When we can no longer choose between acting or waiting, there is only one way forward. We must take new approaches, try out ideas, reorganize and open up to things that previously felt too radical. The creative ability is activated by necessity. It is not voluntary that drives us but the realization that the old no longer works.
This is also why many leaders become reactive instead of proactive. It is simply easier to wait for problems and tackle them, because then you have to do it. No one blames those who do what needs to be done, but few see that innovation actually also has to happen so that organizations do not stagnate and cause the crises.
When everything is really good
Surprisingly, there is another situation where the power of innovation can be particularly strong. It is when everything is actually going well. When organizations have plenty of resources, time and stability, there is a mental space to think about ideas that are not urgent. In that situation, people can allow themselves to think bigger, broader and bolder.
In calm times, there is room to test new concepts, explore unclear possibilities and give creative impulses time to mature. You could say that abundance enables experimentation.
This is where many great innovations have been born. Not out of panic but out of curiosity.
The most difficult situation is when everything is almost good
The real obstacles to innovation are in the in-between state when things are not quite good but they are ok. This is where human nature makes itself felt the most. We accept poor system function, unclear routines or sluggish collaborations because they are not catastrophic. They cause frustration but not crisis.

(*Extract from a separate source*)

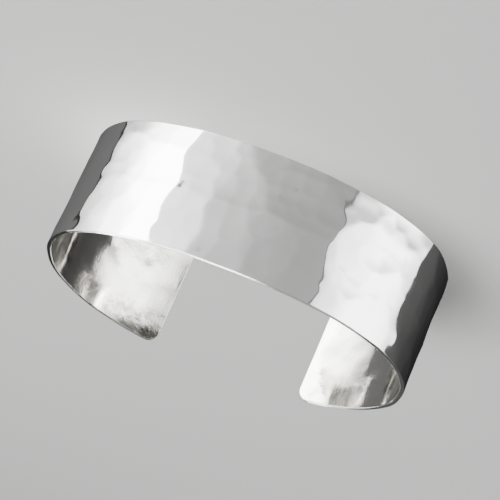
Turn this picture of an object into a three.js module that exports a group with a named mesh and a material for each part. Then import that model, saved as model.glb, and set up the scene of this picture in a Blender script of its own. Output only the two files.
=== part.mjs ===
// Cuff bracelet: one springy strip of planished silver bent into an open oval.
// The oval lies flat on one edge of the band, with its opening towards -Y.
// Millimetres, +Z up. The origin is on the surface, under the middle of the oval.
import * as THREE from 'three';

// Sizes of the oval, measured outside
const outerWidth = 62;          // across the wrist, along X
const backReach = 23.9;         // from the widest line to the back of the oval
const frontReach = 26.2;        // from the widest line to where the oval would close
const squareness = 0.015;       // 0 is an ellipse, more makes fuller shoulders
const endGap = 26.8;            // opening between the two ends

// Sizes of the strip
const bandWidth = 20.4;         // up Z
const wall = 0.8;
const cornerRadius = 2.0;       // rounded corners of both ends

// Planished surface: the overlapping marks of a domed hammer
const markPitch = 6.5;          // from one mark to the next
const hammerRadius = 75;        // of the hammer's domed face
const markDepth = 0.08;         // how much deeper the hardest blow goes than the softest
const ridgeSoftness = 0.028;    // rounds the ridges between marks
const insideShare = 0.5;        // how much of a mark shows through inside
const patternSeed = 107;        // any whole number gives another scatter of marks

// Fineness of the faceted surface
const facetLength = 1.7;
const facetHeight = 1.7;
const cornerSteps = 4;

// A point of the closed oval, counted anticlockwise from +X
function ovalPoint(angle) {
  const halfDepth = (backReach + frontReach) / 2;
  const egg = (frontReach - backReach) / 2;
  const across = (1 + squareness) * Math.cos(angle) - squareness * Math.cos(3 * angle);
  const along = (1 + squareness) * Math.sin(angle) + squareness * Math.sin(3 * angle);
  return new THREE.Vector2(
    (outerWidth / 2) * across,
    halfDepth * along - egg * Math.sin(angle) ** 2,
  );
}

// The angle past +X at which the oval is cut to leave the opening
function endAngle() {
  let low = -Math.PI / 2;
  let high = 0;
  for (let step = 0; step < 60; step += 1) {
    const middle = (low + high) / 2;
    if (ovalPoint(middle).x < endGap / 2) low = middle;
    else high = middle;
  }
  return high;
}

// The outside line of the strip as a curve that can be walked by its length
class BandLine extends THREE.Curve {
  constructor() {
    super();
    this.start = endAngle();
    this.sweep = Math.PI - 2 * this.start;
    this.arcLengthDivisions = 2000;
  }

  getPoint(share, target = new THREE.Vector2()) {
    return target.copy(ovalPoint(this.start + share * this.sweep));
  }
}

// A repeatable number from 0 to 1 for a place in the pattern of marks
function scatter(column, row, salt) {
  const value = Math.sin(column * 127.1 + row * 311.7 + salt * 74.7) * 43758.5453;
  return value - Math.floor(value);
}

// Depth of the hammer marks at a place on the strip: the deepest blow wins, softly
function markedDepth(distance, height) {
  const column = Math.round(distance / markPitch);
  const row = Math.round(height / markPitch);
  let total = 0;
  for (let i = column - 2; i <= column + 2; i += 1) {
    for (let j = row - 2; j <= row + 2; j += 1) {
      const middleAlong = (i + 0.8 * (scatter(i, j, patternSeed) - 0.5)) * markPitch;
      const middleUp = (j + 0.8 * (scatter(i, j, patternSeed + 1) - 0.5)) * markPitch;
      const away = (distance - middleAlong) ** 2 + (height - middleUp) ** 2;
      const blow = markDepth * scatter(i, j, patternSeed + 2) - away / (2 * hammerRadius);
      total += Math.exp(blow / ridgeSoftness);
    }
  }
  return ridgeSoftness * Math.log(total);
}

// Distances along the strip: close together round the corners, even between them
function stations(length) {
  const places = [];
  for (let step = 0; step < cornerSteps; step += 1) {
    places.push(cornerRadius * (1 - Math.cos((step / cornerSteps) * Math.PI / 2)));
  }
  const plain = length - 2 * cornerRadius;
  const count = Math.round(plain / facetLength);
  for (let step = 0; step <= count; step += 1) {
    places.push(cornerRadius + (step / count) * plain);
  }
  for (let step = cornerSteps - 1; step >= 0; step -= 1) {
    places.push(length - places[step]);
  }
  return places;
}

// Half of the strip's width at a distance from its nearer end
function halfSpan(fromEnd) {
  const into = Math.max(0, cornerRadius - fromEnd);
  return bandWidth / 2 - cornerRadius + Math.sqrt(cornerRadius ** 2 - into ** 2);
}

// Outer and inner surface points of the strip, a column for each station
function bandColumns() {
  const line = new BandLine();
  const length = line.getLength();
  const rows = Math.round(bandWidth / facetHeight);
  return stations(length).map((distance) => {
    const share = distance / length;
    const point = line.getPointAt(share);
    const tangent = line.getTangentAt(share);
    const inward = new THREE.Vector2(-tangent.y, tangent.x);
    const span = halfSpan(Math.min(distance, length - distance));
    const outer = [];
    const inner = [];
    for (let row = 0; row <= rows; row += 1) {
      const height = bandWidth / 2 + span * ((2 * row) / rows - 1);
      const depth = markedDepth(distance, height);
      const outside = point.clone().addScaledVector(inward, depth);
      const inside = point.clone().addScaledVector(inward, wall + insideShare * depth);
      outer.push([outside.x, outside.y, height]);
      inner.push([inside.x, inside.y, height]);
    }
    return { outer, inner };
  });
}

// One closed surface: outside, inside, lower and upper edge, and both end faces
function bandGeometry() {
  const columns = bandColumns();
  const rows = columns[0].outer.length;
  const last = columns.length - 1;
  const positions = [];
  columns.forEach((column) => positions.push(...column.outer.flat(), ...column.inner.flat()));
  const outerIndex = (column, row) => column * 2 * rows + row;
  const innerIndex = (column, row) => column * 2 * rows + rows + row;
  const faces = [];
  const quad = (a, b, c, d) => faces.push(a, b, c, a, c, d);
  for (let i = 0; i < last; i += 1) {
    for (let j = 0; j < rows - 1; j += 1) {
      quad(outerIndex(i, j), outerIndex(i + 1, j), outerIndex(i + 1, j + 1), outerIndex(i, j + 1));
      quad(innerIndex(i, j), innerIndex(i, j + 1), innerIndex(i + 1, j + 1), innerIndex(i + 1, j));
    }
    quad(outerIndex(i, 0), innerIndex(i, 0), innerIndex(i + 1, 0), outerIndex(i + 1, 0));
    const top = rows - 1;
    quad(outerIndex(i, top), outerIndex(i + 1, top), innerIndex(i + 1, top), innerIndex(i, top));
  }
  for (let j = 0; j < rows - 1; j += 1) {
    quad(outerIndex(0, j), outerIndex(0, j + 1), innerIndex(0, j + 1), innerIndex(0, j));
    quad(outerIndex(last, j), innerIndex(last, j), innerIndex(last, j + 1), outerIndex(last, j + 1));
  }
  const geometry = new THREE.BufferGeometry();
  geometry.setAttribute('position', new THREE.Float32BufferAttribute(positions, 3));
  geometry.setIndex(faces);
  geometry.computeVertexNormals();
  return geometry;
}

// The band, moved along Y so that the origin is under its middle
function cuffBand() {
  const silver = new THREE.MeshStandardMaterial({ color: 0xeeebe6, metalness: 1, roughness: 0.12 });
  const band = new THREE.Mesh(bandGeometry(), silver);
  band.name = 'cuff_band';
  const endLine = ovalPoint(endAngle()).y;
  band.position.y = -(backReach + endLine) / 2;
  return band;
}

const cuffBracelet = new THREE.Group();
cuffBracelet.name = 'cuff_bracelet';
cuffBracelet.add(cuffBand());

export default cuffBracelet;
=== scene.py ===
import math

import bpy
import numpy as np
from mathutils import Matrix, Vector


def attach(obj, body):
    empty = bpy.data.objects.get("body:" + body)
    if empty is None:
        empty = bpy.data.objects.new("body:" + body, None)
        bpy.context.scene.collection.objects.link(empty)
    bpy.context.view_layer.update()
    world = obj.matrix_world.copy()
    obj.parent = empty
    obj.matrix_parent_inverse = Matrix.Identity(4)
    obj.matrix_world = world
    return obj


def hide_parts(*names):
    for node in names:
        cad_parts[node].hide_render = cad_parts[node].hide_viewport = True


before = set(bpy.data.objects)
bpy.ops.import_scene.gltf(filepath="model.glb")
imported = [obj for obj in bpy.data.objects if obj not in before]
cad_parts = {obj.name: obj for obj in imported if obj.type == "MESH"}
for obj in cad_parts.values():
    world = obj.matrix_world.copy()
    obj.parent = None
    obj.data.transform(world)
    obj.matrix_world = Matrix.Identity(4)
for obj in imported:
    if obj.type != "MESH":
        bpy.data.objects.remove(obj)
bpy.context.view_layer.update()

MM = 0.001

# Sizes of the oval, as in the frame, in millimetres
OUTER_WIDTH = 62.0
BACK_REACH = 23.9
FRONT_REACH = 26.2
SQUARENESS = 0.015
END_GAP = 26.8

# Sizes of the strip, in millimetres
BAND_WIDTH = 20.4
WALL = 0.8
CORNER_RADIUS = 2.0
EDGE_RADIUS = 0.1
EDGE_GUARD = 0.04

# Planished surface: the marks of a domed hammer, as in the frame
MARK_PITCH = 6.5
HAMMER_RADIUS = 75.0
MARK_DEPTH = 0.08
RIDGE_SOFTNESS = 0.028
INSIDE_SHARE = 0.5
MARK_SEED = 107

# Finer marks outside and inside: pitch, hammer radius, depth and softness of the ridges
FINE_OUTSIDE = (3.1, 65.0, 0.014, 0.005)
FINE_INSIDE = (2.4, 80.0, 0.010, 0.005)
OUTSIDE_SEED = 21
INSIDE_SEED = 173

# Single taps outside: distance along the strip, height, radius and depth (raised if under 0)
OUTSIDE_TAPS = (
    (44.8, 17.4, 1.2, -0.045),
    (45.2, 6.7, 1.0, 0.021),
    (46.5, 17.0, 1.3, 0.034),
    (47.2, 16.2, 1.5, 0.045),
    (48.6, 3.7, 2.5, -0.011),
    (61.6, 1.4, 1.0, -0.018),
    (61.9, 14.7, 1.0, -0.016),
    (63.1, 7.2, 2.1, -0.007),
    (63.2, 10.8, 1.3, 0.008),
    (101.5, 10.2, 1.3, 0.037),
    (101.7, 5.1, 1.4, -0.033),
    (102.6, 9.9, 2.4, -0.037),
    (103.0, 7.1, 1.8, 0.007),
    (103.1, 9.0, 1.1, -0.045),
    (104.1, 18.6, 1.2, 0.045),
)

# Single taps near both ends, which bend the whole wall there: the same columns
END_TAPS = (
    (-2.0, 11.2, 6.8, -0.044),
    (-0.2, 12.4, 5.2, -0.054),
    (0.0, 1.3, 2.8, -0.117),
    (0.3, 5.1, 3.3, -0.051),
    (0.5, 9.0, 5.0, -0.022),
    (0.5, 8.8, 4.4, -0.041),
    (1.3, 8.4, 1.2, -0.039),
    (1.3, 15.7, 3.9, -0.072),
    (1.4, 5.1, 6.2, -0.056),
    (2.3, 20.6, 1.8, 0.112),
    (3.0, 17.6, 3.4, -0.040),
    (3.5, 12.3, 2.5, 0.090),
    (4.8, -0.2, 2.5, 0.099),
    (5.5, 18.0, 2.2, -0.120),
    (5.6, 19.6, 2.1, -0.088),
    (7.2, 6.7, 2.8, -0.096),
    (9.2, 1.7, 1.6, 0.076),
    (10.4, 9.8, 4.1, -0.043),
    (10.5, 7.3, 4.2, -0.083),
    (11.0, 11.4, 2.7, -0.072),
    (11.2, 16.2, 1.4, 0.068),
    (14.6, 6.7, 3.0, 0.080),
    (14.6, 19.7, 5.5, 0.052),
    (15.3, 2.4, 1.2, -0.117),
    (20.5, 16.2, 1.5, -0.081),
    (20.5, 16.0, 4.1, -0.017),
    (26.4, 0.3, 5.4, -0.120),
    (120.6, 1.4, 3.1, 0.104),
    (124.2, 9.6, 3.8, -0.120),
    (125.4, 13.3, 2.9, -0.069),
    (125.6, 1.9, 3.2, -0.120),
    (126.0, 15.7, 1.6, -0.090),
    (127.4, 9.4, 4.0, -0.070),
    (127.8, 8.6, 3.6, -0.078),
    (128.7, 18.6, 3.0, 0.018),
    (133.4, 19.2, 3.3, 0.011),
    (134.0, 16.3, 2.9, 0.063),
    (134.4, 17.4, 4.7, 0.036),
    (136.5, 6.4, 3.5, -0.120),
    (136.7, 9.0, 1.2, -0.091),
    (138.9, 19.0, 2.7, -0.078),
    (139.6, 12.3, 7.0, 0.020),
    (143.5, 9.4, 3.3, 0.104),
    (144.6, 7.2, 1.2, -0.044),
    (145.1, 20.5, 4.0, 0.050),
    (148.7, 1.2, 2.4, 0.111),
)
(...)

We end up in a whining mode where we get irritated but do not act. Or in a patch-and-fix mode where we adjust small details to avoid the difficult decision about the whole.
It is this state that is the greatest enemy of innovation. Not a recession. Not a lack of resources. But the paralyzing feeling that it is good enough.
The hidden work of the innovation leader
A skilled innovation leader often develops an intuitive sense of the future. When others feel that everything is calm, the innovation leader feels that this is the time to be extra vigilant.
When things are quiet, you need to dare to ask the question: what are we not seeing? When the organization is doing well, you need to ask what could happen if our external conditions change.
The innovation leader’s task is to create a sense of urgency even when it is not obvious. To formulate why something that works today will not work as well in the future. To arouse curiosity and the will to act before the crisis arises.
This means reminding the organization that calm periods are valuable opportunities to prepare for what is to come. Using good times to think new is often the most responsible thing you can do.
Building a willingness to change before the crisis
If we accept that it is easiest to break patterns when there is a crisis, then the next question is: how can we create a will to change without waiting for a crisis?
One way is to work with future scenarios. By painting different possible developments, a mental picture is created of what could happen if you don’t develop.
Another way is to make the cost of not acting visible. In the intermediate state when the situation is okay, the costs are more diffuse. They are about lost opportunities, inefficiency and lost attractiveness. When these costs are made visible, it becomes easier to see that non-decisions also have consequences.
In addition, organizations need to cultivate a culture where it is allowed to question even when everything is working. Thinking better instead of just improving is an important mental muscle.
Prevent the crisis with innovation work
The crisis creates action where the will is no longer enough. It makes it easy to break patterns because the consequence of standing still becomes clearly unsustainable. But the greatest potential actually lies in learning to use the insights from crises even when the situation is stable.
Understanding that innovation requires both courage and timing makes it easier to see when the time is right to push for renewal. The best innovation leaders don’t wait for reality to force change. They build a sense of urgency long before it’s needed, creating movement while others still feel safe.
It’s in this proactive work that the most powerful innovations often take shape. When we dare to break patterns before we have to.